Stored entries
##############################
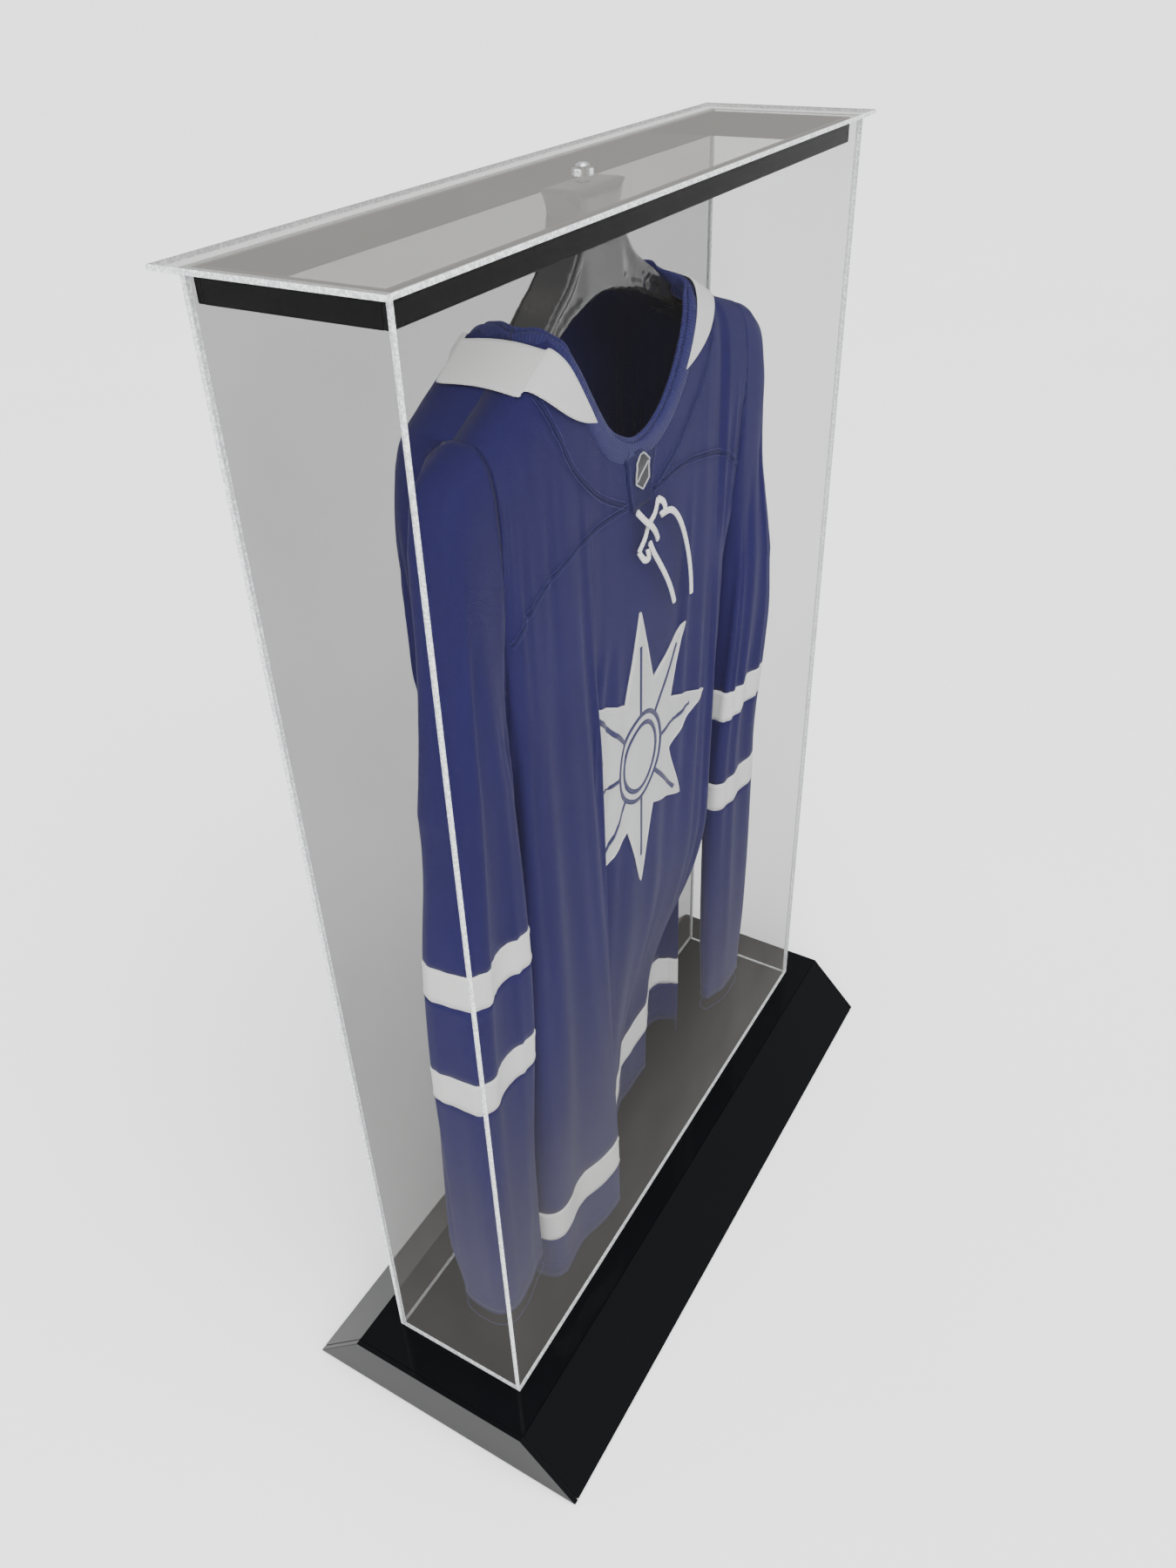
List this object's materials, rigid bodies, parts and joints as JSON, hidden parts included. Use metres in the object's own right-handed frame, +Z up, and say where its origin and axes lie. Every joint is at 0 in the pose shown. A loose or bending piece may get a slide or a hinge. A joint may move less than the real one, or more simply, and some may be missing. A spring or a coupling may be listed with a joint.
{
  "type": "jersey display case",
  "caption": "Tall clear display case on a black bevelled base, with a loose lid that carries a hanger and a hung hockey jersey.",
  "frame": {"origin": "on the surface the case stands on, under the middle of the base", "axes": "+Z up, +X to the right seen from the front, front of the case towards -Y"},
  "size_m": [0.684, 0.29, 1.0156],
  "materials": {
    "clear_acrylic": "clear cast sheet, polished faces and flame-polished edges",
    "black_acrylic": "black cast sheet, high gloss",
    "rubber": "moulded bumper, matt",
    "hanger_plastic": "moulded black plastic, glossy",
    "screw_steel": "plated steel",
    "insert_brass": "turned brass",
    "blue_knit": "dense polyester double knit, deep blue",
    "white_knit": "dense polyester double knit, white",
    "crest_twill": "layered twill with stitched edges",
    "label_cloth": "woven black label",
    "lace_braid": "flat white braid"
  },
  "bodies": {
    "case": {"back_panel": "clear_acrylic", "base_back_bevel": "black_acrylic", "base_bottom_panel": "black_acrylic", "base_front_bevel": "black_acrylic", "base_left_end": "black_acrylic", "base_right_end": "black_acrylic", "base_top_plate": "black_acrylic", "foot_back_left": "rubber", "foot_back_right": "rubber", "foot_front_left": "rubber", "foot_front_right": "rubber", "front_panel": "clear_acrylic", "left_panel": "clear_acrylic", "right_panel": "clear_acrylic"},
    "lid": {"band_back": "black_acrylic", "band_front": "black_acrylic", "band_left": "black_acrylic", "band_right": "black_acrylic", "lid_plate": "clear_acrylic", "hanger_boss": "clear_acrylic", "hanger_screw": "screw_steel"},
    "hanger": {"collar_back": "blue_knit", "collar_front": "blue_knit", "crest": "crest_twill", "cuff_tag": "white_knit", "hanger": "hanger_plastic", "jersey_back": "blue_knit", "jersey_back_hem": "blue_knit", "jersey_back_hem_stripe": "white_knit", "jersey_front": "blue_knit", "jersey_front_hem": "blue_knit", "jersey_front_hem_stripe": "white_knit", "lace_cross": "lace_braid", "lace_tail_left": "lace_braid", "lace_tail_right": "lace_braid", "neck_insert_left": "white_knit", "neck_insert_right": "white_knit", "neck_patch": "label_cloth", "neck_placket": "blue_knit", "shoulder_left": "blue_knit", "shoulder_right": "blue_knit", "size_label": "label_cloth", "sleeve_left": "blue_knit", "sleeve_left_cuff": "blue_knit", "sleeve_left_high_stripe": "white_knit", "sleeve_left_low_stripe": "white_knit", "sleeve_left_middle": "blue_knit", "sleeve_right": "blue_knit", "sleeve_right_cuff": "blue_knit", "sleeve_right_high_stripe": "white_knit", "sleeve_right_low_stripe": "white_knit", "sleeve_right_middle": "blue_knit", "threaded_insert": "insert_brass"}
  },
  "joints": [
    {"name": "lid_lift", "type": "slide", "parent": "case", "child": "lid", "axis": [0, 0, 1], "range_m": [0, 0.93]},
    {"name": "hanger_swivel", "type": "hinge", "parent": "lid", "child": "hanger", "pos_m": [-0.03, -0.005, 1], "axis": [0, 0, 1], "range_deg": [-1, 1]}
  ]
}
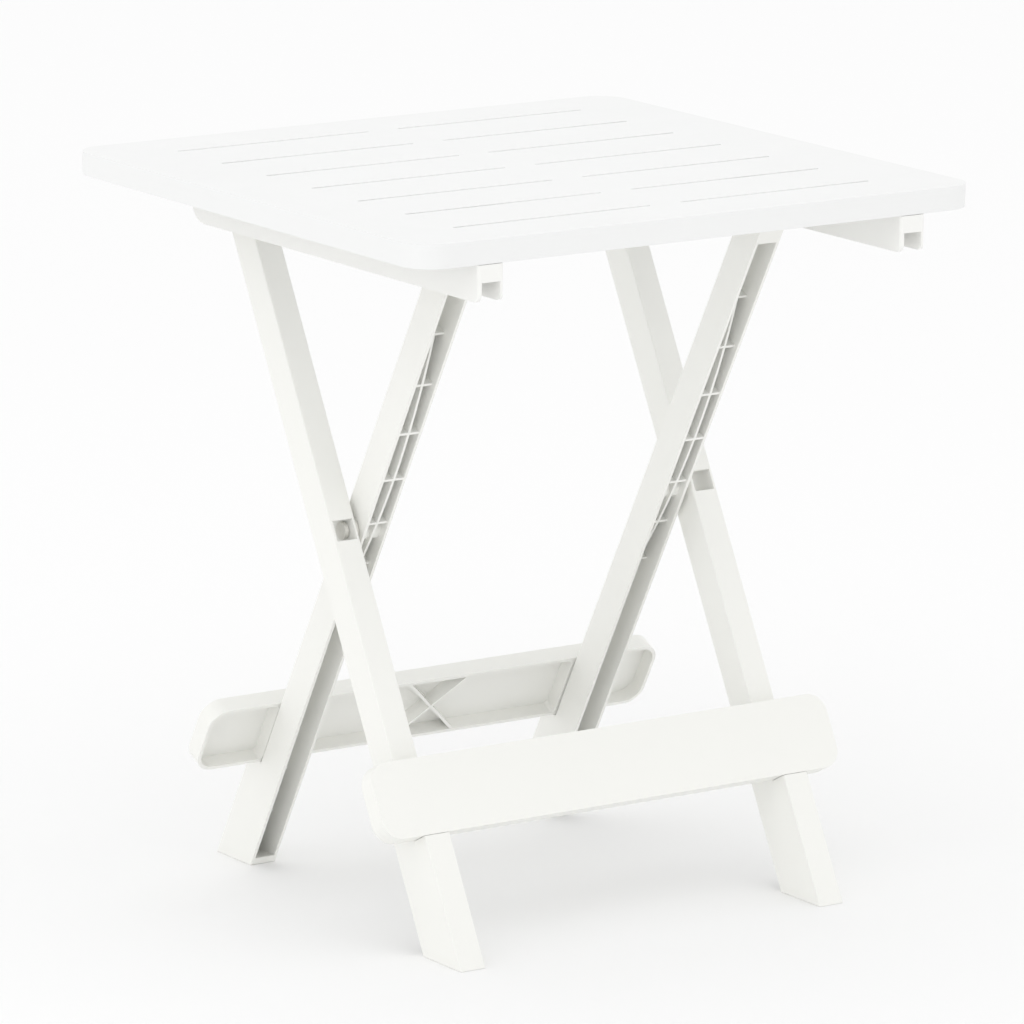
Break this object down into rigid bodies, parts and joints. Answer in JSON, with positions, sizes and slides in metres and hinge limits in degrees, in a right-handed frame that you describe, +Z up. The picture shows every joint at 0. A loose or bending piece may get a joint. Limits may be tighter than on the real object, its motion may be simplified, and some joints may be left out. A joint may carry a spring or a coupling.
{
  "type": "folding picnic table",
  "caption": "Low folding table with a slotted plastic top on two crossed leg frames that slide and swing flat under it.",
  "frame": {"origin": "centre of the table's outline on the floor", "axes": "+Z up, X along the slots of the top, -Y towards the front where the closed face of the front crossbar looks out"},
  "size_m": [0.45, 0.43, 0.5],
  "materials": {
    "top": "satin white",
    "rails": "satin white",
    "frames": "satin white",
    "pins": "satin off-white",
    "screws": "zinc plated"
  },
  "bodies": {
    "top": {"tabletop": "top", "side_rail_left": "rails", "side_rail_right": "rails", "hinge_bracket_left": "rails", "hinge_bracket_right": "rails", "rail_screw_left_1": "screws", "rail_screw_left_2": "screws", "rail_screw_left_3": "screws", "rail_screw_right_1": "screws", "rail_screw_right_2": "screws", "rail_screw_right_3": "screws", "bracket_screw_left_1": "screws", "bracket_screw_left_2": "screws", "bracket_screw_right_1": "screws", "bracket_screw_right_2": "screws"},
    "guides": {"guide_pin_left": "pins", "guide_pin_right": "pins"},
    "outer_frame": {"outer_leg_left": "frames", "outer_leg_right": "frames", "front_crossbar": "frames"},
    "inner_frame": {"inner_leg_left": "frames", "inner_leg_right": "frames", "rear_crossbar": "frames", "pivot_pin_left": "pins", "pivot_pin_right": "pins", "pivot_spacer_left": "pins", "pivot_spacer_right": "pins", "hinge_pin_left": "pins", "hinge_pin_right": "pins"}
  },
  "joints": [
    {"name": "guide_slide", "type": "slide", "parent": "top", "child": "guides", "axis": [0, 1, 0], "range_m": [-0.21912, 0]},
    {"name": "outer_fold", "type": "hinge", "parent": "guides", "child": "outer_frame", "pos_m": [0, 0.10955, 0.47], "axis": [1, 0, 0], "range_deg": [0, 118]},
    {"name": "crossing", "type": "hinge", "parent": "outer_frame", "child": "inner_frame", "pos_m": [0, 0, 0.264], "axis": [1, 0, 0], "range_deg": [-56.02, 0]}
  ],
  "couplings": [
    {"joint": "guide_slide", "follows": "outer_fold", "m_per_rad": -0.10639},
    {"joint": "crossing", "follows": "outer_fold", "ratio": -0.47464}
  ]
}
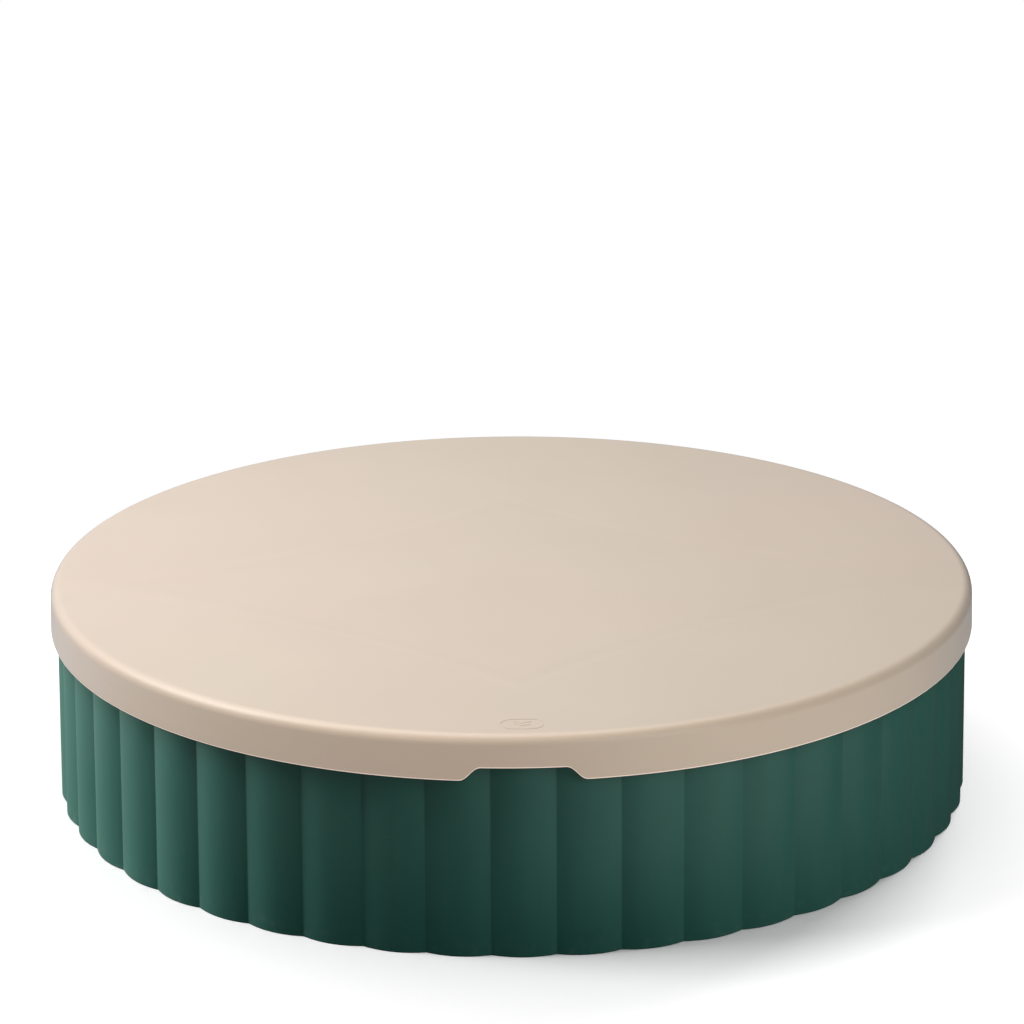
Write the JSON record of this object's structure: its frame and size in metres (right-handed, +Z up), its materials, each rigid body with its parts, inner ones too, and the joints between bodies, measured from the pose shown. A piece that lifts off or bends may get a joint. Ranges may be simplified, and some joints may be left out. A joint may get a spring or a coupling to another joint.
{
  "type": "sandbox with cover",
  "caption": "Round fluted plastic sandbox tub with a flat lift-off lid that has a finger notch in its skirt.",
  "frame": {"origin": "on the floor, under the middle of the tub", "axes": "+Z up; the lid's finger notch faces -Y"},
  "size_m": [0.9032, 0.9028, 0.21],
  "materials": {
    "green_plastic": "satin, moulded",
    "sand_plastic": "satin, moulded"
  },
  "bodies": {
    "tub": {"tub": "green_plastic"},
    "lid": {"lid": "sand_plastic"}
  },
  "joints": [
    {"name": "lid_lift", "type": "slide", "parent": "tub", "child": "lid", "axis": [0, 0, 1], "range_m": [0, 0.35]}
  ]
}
##############################
Reproduce the entries above word for word. Pictures stay out.

**Task solution:**
List this object's materials, rigid bodies, parts and joints as JSON, hidden parts included. Use metres in the object's own right-handed frame, +Z up, and say where its origin and axes lie. Every joint is at 0 in the pose shown. A loose or bending piece may get a slide or a hinge. A joint may move less than the real one, or more simply, and some may be missing. A spring or a coupling may be listed with a joint.
{
  "type": "jersey display case",
  "caption": "Tall clear display case on a black bevelled base, with a loose lid that carries a hanger and a hung hockey jersey.",
  "frame": {"origin": "on the surface the case stands on, under the middle of the base", "axes": "+Z up, +X to the right seen from the front, front of the case towards -Y"},
  "size_m": [0.684, 0.29, 1.0156],
  "materials": {
    "clear_acrylic": "clear cast sheet, polished faces and flame-polished edges",
    "black_acrylic": "black cast sheet, high gloss",
    "rubber": "moulded bumper, matt",
    "hanger_plastic": "moulded black plastic, glossy",
    "screw_steel": "plated steel",
    "insert_brass": "turned brass",
    "blue_knit": "dense polyester double knit, deep blue",
    "white_knit": "dense polyester double knit, white",
    "crest_twill": "layered twill with stitched edges",
    "label_cloth": "woven black label",
    "lace_braid": "flat white braid"
  },
  "bodies": {
    "case": {"back_panel": "clear_acrylic", "base_back_bevel": "black_acrylic", "base_bottom_panel": "black_acrylic", "base_front_bevel": "black_acrylic", "base_left_end": "black_acrylic", "base_right_end": "black_acrylic", "base_top_plate": "black_acrylic", "foot_back_left": "rubber", "foot_back_right": "rubber", "foot_front_left": "rubber", "foot_front_right": "rubber", "front_panel": "clear_acrylic", "left_panel": "clear_acrylic", "right_panel": "clear_acrylic"},
    "lid": {"band_back": "black_acrylic", "band_front": "black_acrylic", "band_left": "black_acrylic", "band_right": "black_acrylic", "lid_plate": "clear_acrylic", "hanger_boss": "clear_acrylic", "hanger_screw": "screw_steel"},
    "hanger": {"collar_back": "blue_knit", "collar_front": "blue_knit", "crest": "crest_twill", "cuff_tag": "white_knit", "hanger": "hanger_plastic", "jersey_back": "blue_knit", "jersey_back_hem": "blue_knit", "jersey_back_hem_stripe": "white_knit", "jersey_front": "blue_knit", "jersey_front_hem": "blue_knit", "jersey_front_hem_stripe": "white_knit", "lace_cross": "lace_braid", "lace_tail_left": "lace_braid", "lace_tail_right": "lace_braid", "neck_insert_left": "white_knit", "neck_insert_right": "white_knit", "neck_patch": "label_cloth", "neck_placket": "blue_knit", "shoulder_left": "blue_knit", "shoulder_right": "blue_knit", "size_label": "label_cloth", "sleeve_left": "blue_knit", "sleeve_left_cuff": "blue_knit", "sleeve_left_high_stripe": "white_knit", "sleeve_left_low_stripe": "white_knit", "sleeve_left_middle": "blue_knit", "sleeve_right": "blue_knit", "sleeve_right_cuff": "blue_knit", "sleeve_right_high_stripe": "white_knit", "sleeve_right_low_stripe": "white_knit", "sleeve_right_middle": "blue_knit", "threaded_insert": "insert_brass"}
  },
  "joints": [
    {"name": "lid_lift", "type": "slide", "parent": "case", "child": "lid", "axis": [0, 0, 1], "range_m": [0, 0.93]},
    {"name": "hanger_swivel", "type": "hinge", "parent": "lid", "child": "hanger", "pos_m": [-0.03, -0.005, 1], "axis": [0, 0, 1], "range_deg": [-1, 1]}
  ]
}
Break this object down into rigid bodies, parts and joints. Answer in JSON, with positions, sizes and slides in metres and hinge limits in degrees, in a right-handed frame that you describe, +Z up. The picture shows every joint at 0. A loose or bending piece may get a joint. Limits may be tighter than on the real object, its motion may be simplified, and some joints may be left out. A joint may carry a spring or a coupling.
{
  "type": "folding picnic table",
  "caption": "Low folding table with a slotted plastic top on two crossed leg frames that slide and swing flat under it.",
  "frame": {"origin": "centre of the table's outline on the floor", "axes": "+Z up, X along the slots of the top, -Y towards the front where the closed face of the front crossbar looks out"},
  "size_m": [0.45, 0.43, 0.5],
  "materials": {
    "top": "satin white",
    "rails": "satin white",
    "frames": "satin white",
    "pins": "satin off-white",
    "screws": "zinc plated"
  },
  "bodies": {
    "top": {"tabletop": "top", "side_rail_left": "rails", "side_rail_right": "rails", "hinge_bracket_left": "rails", "hinge_bracket_right": "rails", "rail_screw_left_1": "screws", "rail_screw_left_2": "screws", "rail_screw_left_3": "screws", "rail_screw_right_1": "screws", "rail_screw_right_2": "screws", "rail_screw_right_3": "screws", "bracket_screw_left_1": "screws", "bracket_screw_left_2": "screws", "bracket_screw_right_1": "screws", "bracket_screw_right_2": "screws"},
    "guides": {"guide_pin_left": "pins", "guide_pin_right": "pins"},
    "outer_frame": {"outer_leg_left": "frames", "outer_leg_right": "frames", "front_crossbar": "frames"},
    "inner_frame": {"inner_leg_left": "frames", "inner_leg_right": "frames", "rear_crossbar": "frames", "pivot_pin_left": "pins", "pivot_pin_right": "pins", "pivot_spacer_left": "pins", "pivot_spacer_right": "pins", "hinge_pin_left": "pins", "hinge_pin_right": "pins"}
  },
  "joints": [
    {"name": "guide_slide", "type": "slide", "parent": "top", "child": "guides", "axis": [0, 1, 0], "range_m": [-0.21912, 0]},
    {"name": "outer_fold", "type": "hinge", "parent": "guides", "child": "outer_frame", "pos_m": [0, 0.10955, 0.47], "axis": [1, 0, 0], "range_deg": [0, 118]},
    {"name": "crossing", "type": "hinge", "parent": "outer_frame", "child": "inner_frame", "pos_m": [0, 0, 0.264], "axis": [1, 0, 0], "range_deg": [-56.02, 0]}
  ],
  "couplings": [
    {"joint": "guide_slide", "follows": "outer_fold", "m_per_rad": -0.10639},
    {"joint": "crossing", "follows": "outer_fold", "ratio": -0.47464}
  ]
}
Write the JSON record of this object's structure: its frame and size in metres (right-handed, +Z up), its materials, each rigid body with its parts, inner ones too, and the joints between bodies, measured from the pose shown. A piece that lifts off or bends may get a joint. Ranges may be simplified, and some joints may be left out. A joint may get a spring or a coupling to another joint.
{
  "type": "sandbox with cover",
  "caption": "Round fluted plastic sandbox tub with a flat lift-off lid that has a finger notch in its skirt.",
  "frame": {"origin": "on the floor, under the middle of the tub", "axes": "+Z up; the lid's finger notch faces -Y"},
  "size_m": [0.9032, 0.9028, 0.21],
  "materials": {
    "green_plastic": "satin, moulded",
    "sand_plastic": "satin, moulded"
  },
  "bodies": {
    "tub": {"tub": "green_plastic"},
    "lid": {"lid": "sand_plastic"}
  },
  "joints": [
    {"name": "lid_lift", "type": "slide", "parent": "tub", "child": "lid", "axis": [0, 0, 1], "range_m": [0, 0.35]}
  ]
}